WPKO-FM
- Bellefontaine, Ohio; United States;
- Broadcast area: Bellefontaine, Ohio
- Frequency: 98.3 MHz (HD Radio)
- Branding: Mix 98.3

Programming
- Format: Hot adult contemporary
- Subchannels: HD2: Classic rock "107.3 The Drive"
- Affiliations: Ohio State Sports Network; Premiere Networks;

Ownership
- Owner: V-Teck Communications

History
- First air date: June 1, 1969 (as WOGM)
- Former call signs: WOGM (1969–1978) WTOO-FM (1978–1988)
- Call sign meaning: PeaK of Ohio

Technical information
- Licensing authority: FCC
- Facility ID: 69626
- Class: A
- ERP: 1,750 watts
- HAAT: 131 meters (430 ft)
- Transmitter coordinates: 40°22′05″N 83°44′02″W﻿ / ﻿40.368°N 83.734°W
- Translator: HD2: 107.3 W297BP (Bellefontaine)

Links
- Public license information: Public file; LMS;
- Webcast: Listen live HD2: Listen live
- Website: www.peakofohio.com

= WPKO-FM =

WPKO-FM (98.3 FM) is an American radio station in Bellefontaine, Ohio. It is programmed in a hot adult contemporary radio format, and is almost entirely locally produced.
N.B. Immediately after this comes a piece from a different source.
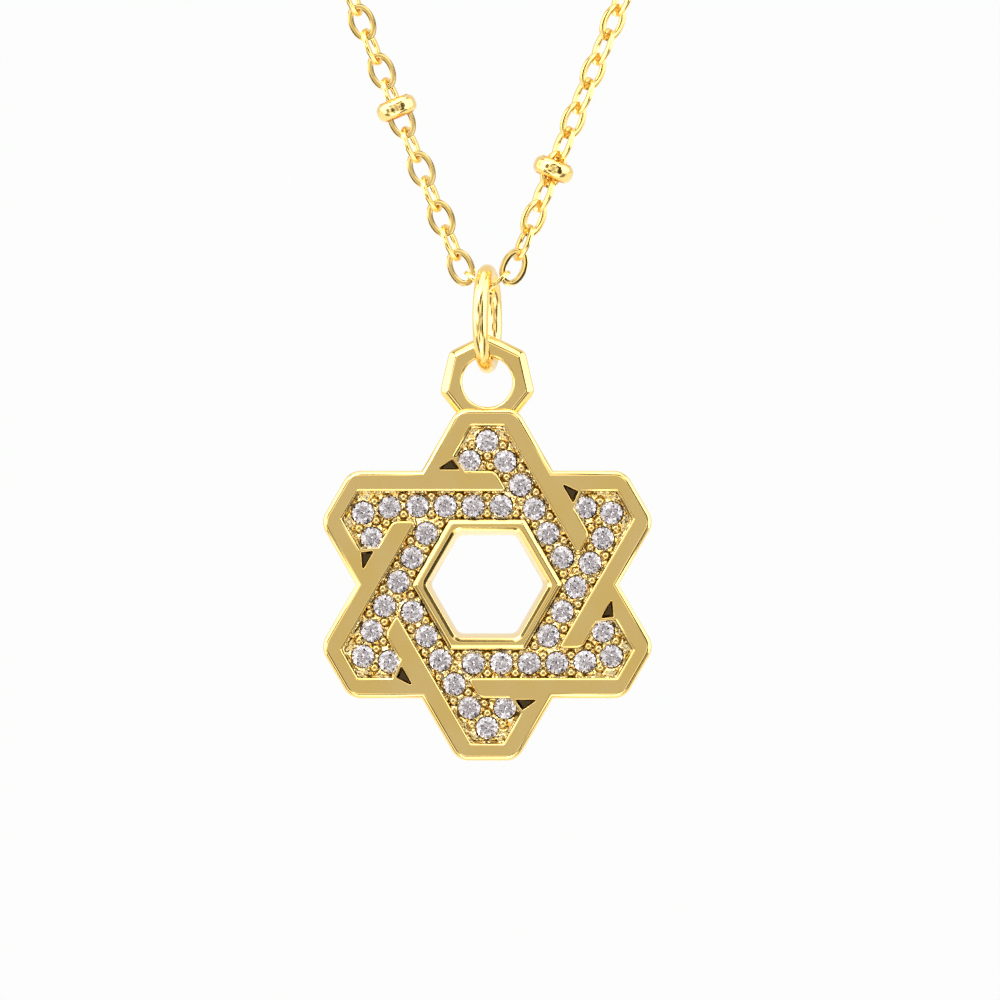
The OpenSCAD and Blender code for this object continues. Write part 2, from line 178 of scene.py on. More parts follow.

The station is owned by V-Teck Communications, and is the sister station to WBLL 1390 AM.

==History==
WPKO originally signed on the air on June 1, 1969, with the call letters WOGM (for "Ohio's Good Music") before switching to WTOO-FM with a contemporary hit format on June 1, 1978, as "Stereo Too 98" . The station became WPKO-FM on February 19, 1988. For a time, the -FM suffix was required as part of the call letters to differentiate the station from its AM sister station, now known as WBLL. While this remains the station's official call letters, the station now is commonly known as WPKO.

On January 6, 2005, a major ice storm caused a loss of power to the broadcast facilities. As a result, WPKO was knocked off the air for several hours. V-Teck Communications has recently obtained emergency power generators to ensure this does not happen again.